- Directions for this task: Copy the data word for word, keeping every line.

═══ Supplied data ═══

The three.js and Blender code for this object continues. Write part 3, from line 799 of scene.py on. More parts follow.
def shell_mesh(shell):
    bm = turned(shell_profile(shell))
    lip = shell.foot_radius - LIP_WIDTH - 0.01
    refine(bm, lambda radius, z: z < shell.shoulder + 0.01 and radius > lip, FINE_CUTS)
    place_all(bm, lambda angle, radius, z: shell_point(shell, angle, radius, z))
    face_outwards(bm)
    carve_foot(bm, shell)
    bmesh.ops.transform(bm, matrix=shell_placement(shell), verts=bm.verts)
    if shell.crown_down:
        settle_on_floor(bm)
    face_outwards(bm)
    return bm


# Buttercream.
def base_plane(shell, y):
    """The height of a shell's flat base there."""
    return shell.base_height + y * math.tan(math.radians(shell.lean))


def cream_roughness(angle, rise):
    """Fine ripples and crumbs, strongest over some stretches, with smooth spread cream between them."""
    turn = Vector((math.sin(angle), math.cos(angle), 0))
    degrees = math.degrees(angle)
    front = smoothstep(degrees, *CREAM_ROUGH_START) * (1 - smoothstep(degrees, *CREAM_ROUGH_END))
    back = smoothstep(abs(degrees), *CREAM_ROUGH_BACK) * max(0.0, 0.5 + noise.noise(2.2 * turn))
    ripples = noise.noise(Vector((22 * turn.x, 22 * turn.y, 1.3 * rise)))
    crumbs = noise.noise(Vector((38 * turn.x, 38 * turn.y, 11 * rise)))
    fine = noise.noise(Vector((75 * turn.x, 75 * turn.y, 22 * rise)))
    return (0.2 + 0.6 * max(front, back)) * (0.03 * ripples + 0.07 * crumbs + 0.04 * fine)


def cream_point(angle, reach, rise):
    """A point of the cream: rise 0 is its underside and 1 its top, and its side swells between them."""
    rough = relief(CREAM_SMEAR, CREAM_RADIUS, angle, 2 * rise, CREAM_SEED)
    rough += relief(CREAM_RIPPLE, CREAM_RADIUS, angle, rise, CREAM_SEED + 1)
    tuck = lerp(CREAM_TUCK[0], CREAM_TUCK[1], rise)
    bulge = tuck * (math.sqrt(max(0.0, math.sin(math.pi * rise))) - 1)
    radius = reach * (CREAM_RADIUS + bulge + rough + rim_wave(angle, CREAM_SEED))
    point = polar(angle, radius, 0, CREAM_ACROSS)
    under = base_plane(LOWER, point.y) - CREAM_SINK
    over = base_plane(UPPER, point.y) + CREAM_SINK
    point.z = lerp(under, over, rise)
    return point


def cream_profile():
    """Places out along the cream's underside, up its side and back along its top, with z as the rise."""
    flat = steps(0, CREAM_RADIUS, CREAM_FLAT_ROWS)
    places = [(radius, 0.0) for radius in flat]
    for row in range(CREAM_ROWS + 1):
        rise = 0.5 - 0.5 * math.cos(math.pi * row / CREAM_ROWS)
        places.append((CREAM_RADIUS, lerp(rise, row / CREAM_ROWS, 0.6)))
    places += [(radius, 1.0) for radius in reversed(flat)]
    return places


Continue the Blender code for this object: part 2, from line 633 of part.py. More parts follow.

═══

- Exercise answer:
The three.js and Blender code for this object continues. Write part 3, from line 799 of scene.py on. More parts follow.
def shell_mesh(shell):
    bm = turned(shell_profile(shell))
    lip = shell.foot_radius - LIP_WIDTH - 0.01
    refine(bm, lambda radius, z: z < shell.shoulder + 0.01 and radius > lip, FINE_CUTS)
    place_all(bm, lambda angle, radius, z: shell_point(shell, angle, radius, z))
    face_outwards(bm)
    carve_foot(bm, shell)
    bmesh.ops.transform(bm, matrix=shell_placement(shell), verts=bm.verts)
    if shell.crown_down:
        settle_on_floor(bm)
    face_outwards(bm)
    return bm


# Buttercream.
def base_plane(shell, y):
    """The height of a shell's flat base there."""
    return shell.base_height + y * math.tan(math.radians(shell.lean))


def cream_roughness(angle, rise):
    """Fine ripples and crumbs, strongest over some stretches, with smooth spread cream between them."""
    turn = Vector((math.sin(angle), math.cos(angle), 0))
    degrees = math.degrees(angle)
    front = smoothstep(degrees, *CREAM_ROUGH_START) * (1 - smoothstep(degrees, *CREAM_ROUGH_END))
    back = smoothstep(abs(degrees), *CREAM_ROUGH_BACK) * max(0.0, 0.5 + noise.noise(2.2 * turn))
    ripples = noise.noise(Vector((22 * turn.x, 22 * turn.y, 1.3 * rise)))
    crumbs = noise.noise(Vector((38 * turn.x, 38 * turn.y, 11 * rise)))
    fine = noise.noise(Vector((75 * turn.x, 75 * turn.y, 22 * rise)))
    return (0.2 + 0.6 * max(front, back)) * (0.03 * ripples + 0.07 * crumbs + 0.04 * fine)


def cream_point(angle, reach, rise):
    """A point of the cream: rise 0 is its underside and 1 its top, and its side swells between them."""
    rough = relief(CREAM_SMEAR, CREAM_RADIUS, angle, 2 * rise, CREAM_SEED)
    rough += relief(CREAM_RIPPLE, CREAM_RADIUS, angle, rise, CREAM_SEED + 1)
    tuck = lerp(CREAM_TUCK[0], CREAM_TUCK[1], rise)
    bulge = tuck * (math.sqrt(max(0.0, math.sin(math.pi * rise))) - 1)
    radius = reach * (CREAM_RADIUS + bulge + rough + rim_wave(angle, CREAM_SEED))
    point = polar(angle, radius, 0, CREAM_ACROSS)
    under = base_plane(LOWER, point.y) - CREAM_SINK
    over = base_plane(UPPER, point.y) + CREAM_SINK
    point.z = lerp(under, over, rise)
    return point


def cream_profile():
    """Places out along the cream's underside, up its side and back along its top, with z as the rise."""
    flat = steps(0, CREAM_RADIUS, CREAM_FLAT_ROWS)
    places = [(radius, 0.0) for radius in flat]
    for row in range(CREAM_ROWS + 1):
        rise = 0.5 - 0.5 * math.cos(math.pi * row / CREAM_ROWS)
        places.append((CREAM_RADIUS, lerp(rise, row / CREAM_ROWS, 0.6)))
    places += [(radius, 1.0) for radius in reversed(flat)]
    return places


Continue the Blender code for this object: part 2, from line 633 of part.py. More parts follow.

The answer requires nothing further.